━━━ RECORDS FOR THE TASK

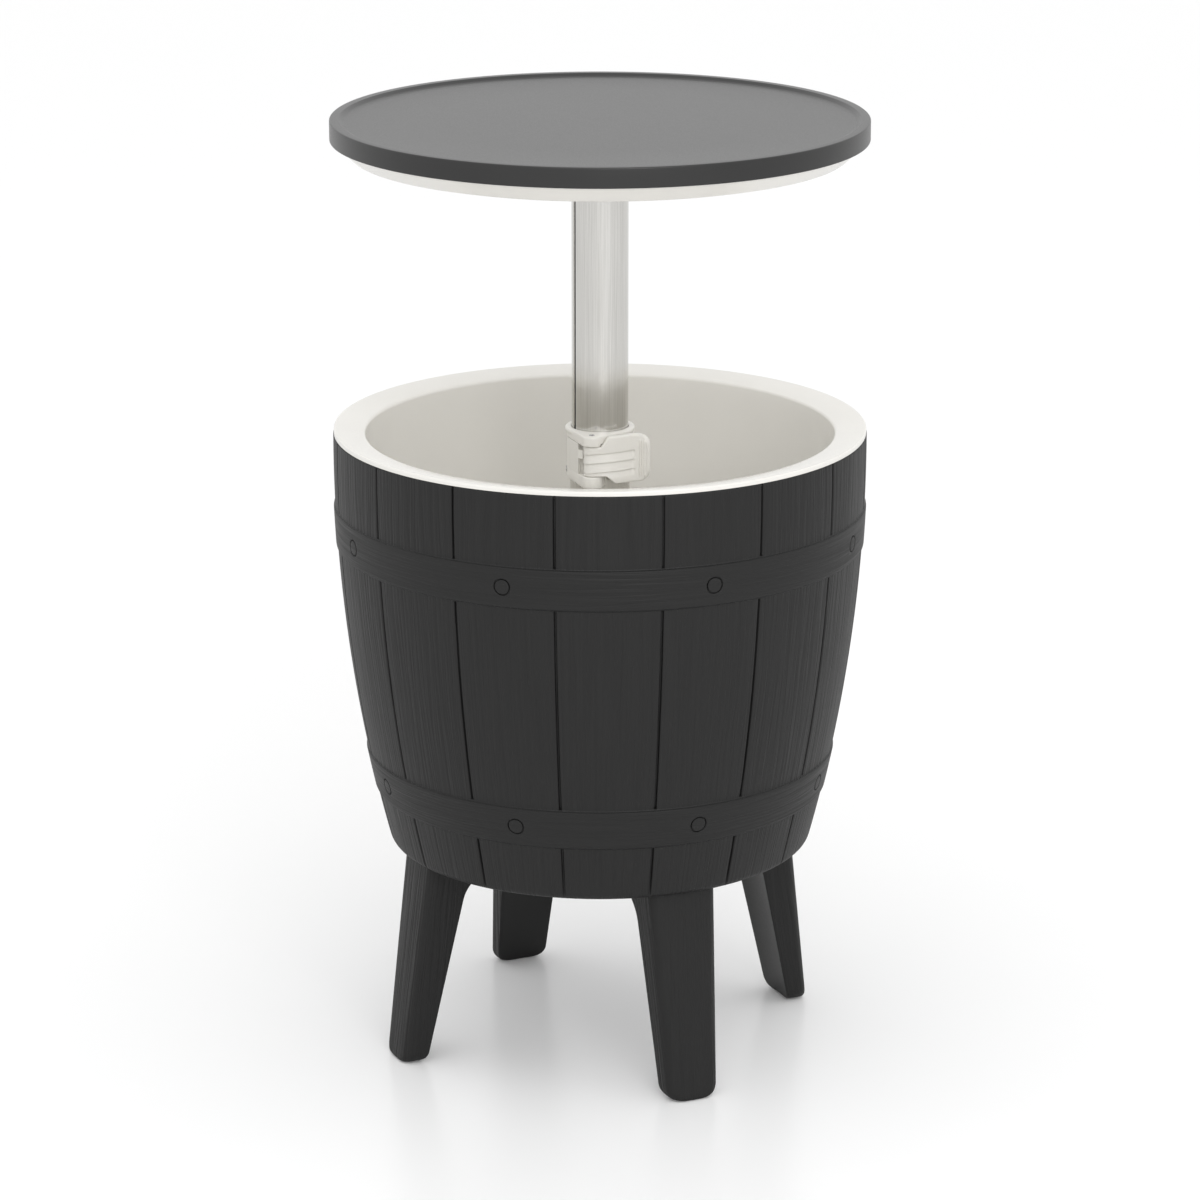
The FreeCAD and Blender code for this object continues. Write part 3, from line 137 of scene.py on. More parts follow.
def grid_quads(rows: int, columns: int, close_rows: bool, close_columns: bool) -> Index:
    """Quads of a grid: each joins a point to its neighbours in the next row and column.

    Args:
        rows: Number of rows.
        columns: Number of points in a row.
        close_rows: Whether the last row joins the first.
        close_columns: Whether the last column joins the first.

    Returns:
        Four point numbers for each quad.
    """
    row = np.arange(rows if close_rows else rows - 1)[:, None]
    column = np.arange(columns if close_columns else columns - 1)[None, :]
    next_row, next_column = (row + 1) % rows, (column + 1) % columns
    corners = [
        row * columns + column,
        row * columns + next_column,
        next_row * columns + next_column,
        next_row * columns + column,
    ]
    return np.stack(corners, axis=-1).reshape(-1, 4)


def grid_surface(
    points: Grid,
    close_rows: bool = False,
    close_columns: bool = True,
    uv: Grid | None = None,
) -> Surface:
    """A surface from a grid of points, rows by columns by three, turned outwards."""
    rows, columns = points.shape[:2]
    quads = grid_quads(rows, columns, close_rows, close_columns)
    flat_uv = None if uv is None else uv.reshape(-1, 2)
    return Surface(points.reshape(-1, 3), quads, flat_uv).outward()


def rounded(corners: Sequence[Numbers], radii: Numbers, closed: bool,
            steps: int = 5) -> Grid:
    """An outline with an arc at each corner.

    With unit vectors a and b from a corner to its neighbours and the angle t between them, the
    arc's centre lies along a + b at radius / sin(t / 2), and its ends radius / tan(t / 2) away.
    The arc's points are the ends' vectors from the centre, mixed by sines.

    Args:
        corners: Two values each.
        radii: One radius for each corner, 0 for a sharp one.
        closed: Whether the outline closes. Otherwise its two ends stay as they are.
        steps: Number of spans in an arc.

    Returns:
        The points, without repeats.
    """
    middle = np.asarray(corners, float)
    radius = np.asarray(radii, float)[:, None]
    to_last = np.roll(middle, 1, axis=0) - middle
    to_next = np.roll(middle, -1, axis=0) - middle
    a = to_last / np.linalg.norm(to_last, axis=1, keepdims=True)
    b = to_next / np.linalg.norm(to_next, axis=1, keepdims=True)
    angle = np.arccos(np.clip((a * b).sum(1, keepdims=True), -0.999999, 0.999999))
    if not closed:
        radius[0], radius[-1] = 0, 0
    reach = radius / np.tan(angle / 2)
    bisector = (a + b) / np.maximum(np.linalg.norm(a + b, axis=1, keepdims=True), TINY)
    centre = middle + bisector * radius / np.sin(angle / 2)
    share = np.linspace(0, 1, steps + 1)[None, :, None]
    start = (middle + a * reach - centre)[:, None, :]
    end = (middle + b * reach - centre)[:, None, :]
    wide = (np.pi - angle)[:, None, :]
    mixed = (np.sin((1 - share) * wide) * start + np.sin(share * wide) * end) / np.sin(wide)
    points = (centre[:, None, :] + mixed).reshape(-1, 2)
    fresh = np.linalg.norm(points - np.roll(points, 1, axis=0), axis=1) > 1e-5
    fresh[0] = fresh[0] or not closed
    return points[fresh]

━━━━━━
━━━ RECORDS FOR THE TASK

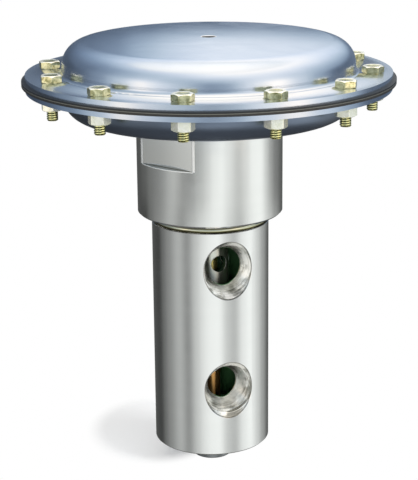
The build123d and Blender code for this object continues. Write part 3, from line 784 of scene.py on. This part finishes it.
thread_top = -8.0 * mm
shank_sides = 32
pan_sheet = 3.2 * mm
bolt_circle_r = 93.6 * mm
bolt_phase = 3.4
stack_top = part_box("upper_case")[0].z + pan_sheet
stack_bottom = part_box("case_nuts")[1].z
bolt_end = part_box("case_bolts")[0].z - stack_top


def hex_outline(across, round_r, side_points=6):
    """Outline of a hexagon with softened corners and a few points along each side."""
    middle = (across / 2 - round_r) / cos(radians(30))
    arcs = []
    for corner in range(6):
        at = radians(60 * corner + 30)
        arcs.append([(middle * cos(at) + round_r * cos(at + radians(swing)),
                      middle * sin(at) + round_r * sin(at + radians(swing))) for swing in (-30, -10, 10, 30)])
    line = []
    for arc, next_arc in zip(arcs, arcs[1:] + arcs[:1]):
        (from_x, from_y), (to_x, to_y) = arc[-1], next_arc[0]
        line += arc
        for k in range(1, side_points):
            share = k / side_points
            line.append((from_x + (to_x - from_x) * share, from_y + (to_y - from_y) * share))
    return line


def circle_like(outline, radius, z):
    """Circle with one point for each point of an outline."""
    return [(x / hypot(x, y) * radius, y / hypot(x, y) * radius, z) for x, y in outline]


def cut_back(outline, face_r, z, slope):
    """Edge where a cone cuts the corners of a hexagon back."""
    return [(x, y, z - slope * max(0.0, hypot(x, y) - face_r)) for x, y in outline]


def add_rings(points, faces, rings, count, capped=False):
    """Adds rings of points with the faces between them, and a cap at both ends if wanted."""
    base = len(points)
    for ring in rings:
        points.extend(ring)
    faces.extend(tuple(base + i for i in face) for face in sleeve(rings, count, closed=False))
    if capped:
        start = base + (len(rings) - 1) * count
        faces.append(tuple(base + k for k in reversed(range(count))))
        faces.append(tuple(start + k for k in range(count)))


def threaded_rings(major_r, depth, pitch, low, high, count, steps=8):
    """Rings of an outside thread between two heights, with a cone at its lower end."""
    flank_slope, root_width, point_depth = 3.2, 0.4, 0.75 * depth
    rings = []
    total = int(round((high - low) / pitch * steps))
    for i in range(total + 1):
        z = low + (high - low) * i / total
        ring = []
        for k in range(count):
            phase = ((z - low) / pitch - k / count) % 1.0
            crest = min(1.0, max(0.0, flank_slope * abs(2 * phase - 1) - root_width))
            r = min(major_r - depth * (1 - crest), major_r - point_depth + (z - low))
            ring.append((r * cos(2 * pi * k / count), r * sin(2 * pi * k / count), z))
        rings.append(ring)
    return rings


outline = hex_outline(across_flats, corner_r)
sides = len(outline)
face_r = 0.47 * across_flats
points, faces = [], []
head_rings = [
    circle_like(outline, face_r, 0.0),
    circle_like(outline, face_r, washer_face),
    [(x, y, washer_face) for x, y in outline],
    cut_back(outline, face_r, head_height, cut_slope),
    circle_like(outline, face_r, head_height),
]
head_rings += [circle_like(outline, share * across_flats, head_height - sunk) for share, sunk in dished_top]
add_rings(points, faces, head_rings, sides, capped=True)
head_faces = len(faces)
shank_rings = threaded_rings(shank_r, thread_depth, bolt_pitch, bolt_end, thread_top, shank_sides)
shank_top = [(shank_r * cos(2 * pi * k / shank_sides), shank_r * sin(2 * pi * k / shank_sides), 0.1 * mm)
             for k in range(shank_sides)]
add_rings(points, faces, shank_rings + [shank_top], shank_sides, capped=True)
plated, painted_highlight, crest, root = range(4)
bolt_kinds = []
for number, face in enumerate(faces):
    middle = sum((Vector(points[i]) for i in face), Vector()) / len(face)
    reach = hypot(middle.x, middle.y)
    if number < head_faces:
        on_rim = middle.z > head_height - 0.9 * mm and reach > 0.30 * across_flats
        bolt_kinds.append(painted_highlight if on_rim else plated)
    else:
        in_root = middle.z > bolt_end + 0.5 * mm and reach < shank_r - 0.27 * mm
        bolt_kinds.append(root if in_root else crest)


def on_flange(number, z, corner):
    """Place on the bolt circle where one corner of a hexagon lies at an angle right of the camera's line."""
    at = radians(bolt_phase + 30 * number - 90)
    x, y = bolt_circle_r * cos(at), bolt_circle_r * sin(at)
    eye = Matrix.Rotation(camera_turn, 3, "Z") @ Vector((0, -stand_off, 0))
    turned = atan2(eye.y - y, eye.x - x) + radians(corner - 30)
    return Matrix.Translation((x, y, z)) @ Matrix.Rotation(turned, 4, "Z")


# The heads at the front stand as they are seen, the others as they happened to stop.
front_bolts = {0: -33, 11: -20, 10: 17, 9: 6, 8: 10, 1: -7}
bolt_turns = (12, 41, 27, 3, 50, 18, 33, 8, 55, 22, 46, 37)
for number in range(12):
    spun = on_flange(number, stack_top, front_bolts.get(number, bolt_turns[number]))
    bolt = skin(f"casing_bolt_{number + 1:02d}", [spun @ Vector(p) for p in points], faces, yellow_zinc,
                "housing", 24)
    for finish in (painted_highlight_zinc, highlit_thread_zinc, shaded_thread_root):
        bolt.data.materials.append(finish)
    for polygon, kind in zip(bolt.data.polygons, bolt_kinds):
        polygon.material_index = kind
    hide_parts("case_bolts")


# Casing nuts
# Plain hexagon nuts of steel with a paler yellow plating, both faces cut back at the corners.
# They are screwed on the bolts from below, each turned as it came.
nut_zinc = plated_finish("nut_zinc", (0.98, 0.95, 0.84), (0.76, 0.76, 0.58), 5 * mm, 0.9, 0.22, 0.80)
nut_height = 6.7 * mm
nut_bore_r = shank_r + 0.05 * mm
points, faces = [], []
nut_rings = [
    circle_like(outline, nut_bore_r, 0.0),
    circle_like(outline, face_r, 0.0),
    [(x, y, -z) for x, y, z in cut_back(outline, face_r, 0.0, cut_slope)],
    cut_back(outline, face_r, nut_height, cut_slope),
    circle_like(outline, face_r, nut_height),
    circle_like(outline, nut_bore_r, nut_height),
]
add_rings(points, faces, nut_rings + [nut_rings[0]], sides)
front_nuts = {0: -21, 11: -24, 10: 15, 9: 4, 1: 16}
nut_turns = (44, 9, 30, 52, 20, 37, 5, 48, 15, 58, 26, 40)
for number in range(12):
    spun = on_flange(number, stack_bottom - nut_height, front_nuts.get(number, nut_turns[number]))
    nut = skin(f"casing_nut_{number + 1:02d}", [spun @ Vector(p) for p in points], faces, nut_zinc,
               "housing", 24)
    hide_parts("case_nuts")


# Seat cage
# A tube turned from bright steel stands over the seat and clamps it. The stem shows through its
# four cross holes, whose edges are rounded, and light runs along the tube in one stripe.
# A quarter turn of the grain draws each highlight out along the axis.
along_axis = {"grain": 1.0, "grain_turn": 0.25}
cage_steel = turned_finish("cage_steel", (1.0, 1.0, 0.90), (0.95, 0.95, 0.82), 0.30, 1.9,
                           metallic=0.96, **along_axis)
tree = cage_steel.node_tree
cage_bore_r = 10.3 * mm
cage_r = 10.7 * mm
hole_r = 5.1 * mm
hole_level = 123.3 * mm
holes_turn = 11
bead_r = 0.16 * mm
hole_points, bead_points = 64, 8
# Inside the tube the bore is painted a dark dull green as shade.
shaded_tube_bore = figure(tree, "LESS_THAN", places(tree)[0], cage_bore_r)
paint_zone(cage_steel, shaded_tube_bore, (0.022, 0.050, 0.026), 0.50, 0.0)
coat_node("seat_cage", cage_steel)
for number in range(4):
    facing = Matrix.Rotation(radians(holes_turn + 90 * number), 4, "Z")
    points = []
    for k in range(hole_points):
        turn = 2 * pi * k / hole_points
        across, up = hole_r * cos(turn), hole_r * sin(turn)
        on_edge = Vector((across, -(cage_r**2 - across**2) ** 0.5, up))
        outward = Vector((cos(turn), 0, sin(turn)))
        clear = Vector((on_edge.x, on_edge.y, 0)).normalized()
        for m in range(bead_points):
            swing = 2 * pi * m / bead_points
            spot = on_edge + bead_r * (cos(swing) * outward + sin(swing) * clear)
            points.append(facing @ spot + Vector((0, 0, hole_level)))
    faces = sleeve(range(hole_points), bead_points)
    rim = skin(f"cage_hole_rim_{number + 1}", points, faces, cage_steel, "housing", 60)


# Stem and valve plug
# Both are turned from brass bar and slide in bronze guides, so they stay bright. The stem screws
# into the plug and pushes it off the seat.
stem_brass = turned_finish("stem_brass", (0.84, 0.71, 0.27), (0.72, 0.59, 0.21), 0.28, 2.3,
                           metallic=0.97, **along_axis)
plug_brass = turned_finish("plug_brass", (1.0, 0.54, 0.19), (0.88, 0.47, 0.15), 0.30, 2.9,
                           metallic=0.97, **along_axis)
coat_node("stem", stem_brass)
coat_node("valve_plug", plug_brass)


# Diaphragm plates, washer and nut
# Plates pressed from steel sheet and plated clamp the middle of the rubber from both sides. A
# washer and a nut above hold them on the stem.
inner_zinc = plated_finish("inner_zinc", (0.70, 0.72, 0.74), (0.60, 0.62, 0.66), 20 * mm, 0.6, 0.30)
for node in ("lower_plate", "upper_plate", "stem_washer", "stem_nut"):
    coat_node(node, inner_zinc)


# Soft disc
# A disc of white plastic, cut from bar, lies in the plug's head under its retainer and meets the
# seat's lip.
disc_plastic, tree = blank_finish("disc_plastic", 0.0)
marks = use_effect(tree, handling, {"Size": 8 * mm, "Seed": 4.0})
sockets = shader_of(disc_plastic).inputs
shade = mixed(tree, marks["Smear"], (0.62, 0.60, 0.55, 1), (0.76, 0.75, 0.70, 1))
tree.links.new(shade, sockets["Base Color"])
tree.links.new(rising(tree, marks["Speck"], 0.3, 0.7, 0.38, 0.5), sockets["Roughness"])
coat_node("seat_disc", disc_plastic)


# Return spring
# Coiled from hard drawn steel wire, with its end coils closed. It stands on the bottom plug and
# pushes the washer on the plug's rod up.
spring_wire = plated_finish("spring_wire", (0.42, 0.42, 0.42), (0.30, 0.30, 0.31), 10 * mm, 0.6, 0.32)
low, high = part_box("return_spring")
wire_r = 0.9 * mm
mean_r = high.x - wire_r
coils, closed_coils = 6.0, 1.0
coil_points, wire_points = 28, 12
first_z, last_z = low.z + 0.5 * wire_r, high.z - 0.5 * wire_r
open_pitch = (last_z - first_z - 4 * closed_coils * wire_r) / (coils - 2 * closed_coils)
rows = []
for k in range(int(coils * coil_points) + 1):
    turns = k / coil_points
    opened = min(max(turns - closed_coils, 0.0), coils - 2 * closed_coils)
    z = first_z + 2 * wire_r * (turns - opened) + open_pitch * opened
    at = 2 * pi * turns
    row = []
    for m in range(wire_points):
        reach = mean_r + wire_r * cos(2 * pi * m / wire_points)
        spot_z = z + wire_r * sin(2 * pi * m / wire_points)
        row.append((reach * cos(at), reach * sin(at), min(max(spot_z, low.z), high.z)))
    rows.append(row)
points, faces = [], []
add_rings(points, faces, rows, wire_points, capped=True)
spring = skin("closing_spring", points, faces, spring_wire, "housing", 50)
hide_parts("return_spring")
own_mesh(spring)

━━━━━━

» PROBLEM TO WORK ON:
Write out, exactly as they stand, the lines from the one containing "The FreeCAD and" through the one containing "at each corner.", both ends included.

» EXERCISE ANSWER:
The FreeCAD and Blender code for this object continues. Write part 3, from line 137 of scene.py on. More parts follow.
def grid_quads(rows: int, columns: int, close_rows: bool, close_columns: bool) -> Index:
    """Quads of a grid: each joins a point to its neighbours in the next row and column.

    Args:
        rows: Number of rows.
        columns: Number of points in a row.
        close_rows: Whether the last row joins the first.
        close_columns: Whether the last column joins the first.

    Returns:
        Four point numbers for each quad.
    """
    row = np.arange(rows if close_rows else rows - 1)[:, None]
    column = np.arange(columns if close_columns else columns - 1)[None, :]
    next_row, next_column = (row + 1) % rows, (column + 1) % columns
    corners = [
        row * columns + column,
        row * columns + next_column,
        next_row * columns + next_column,
        next_row * columns + column,
    ]
    return np.stack(corners, axis=-1).reshape(-1, 4)


def grid_surface(
    points: Grid,
    close_rows: bool = False,
    close_columns: bool = True,
    uv: Grid | None = None,
) -> Surface:
    """A surface from a grid of points, rows by columns by three, turned outwards."""
    rows, columns = points.shape[:2]
    quads = grid_quads(rows, columns, close_rows, close_columns)
    flat_uv = None if uv is None else uv.reshape(-1, 2)
    return Surface(points.reshape(-1, 3), quads, flat_uv).outward()


def rounded(corners: Sequence[Numbers], radii: Numbers, closed: bool,
            steps: int = 5) -> Grid:
    """An outline with an arc at each corner.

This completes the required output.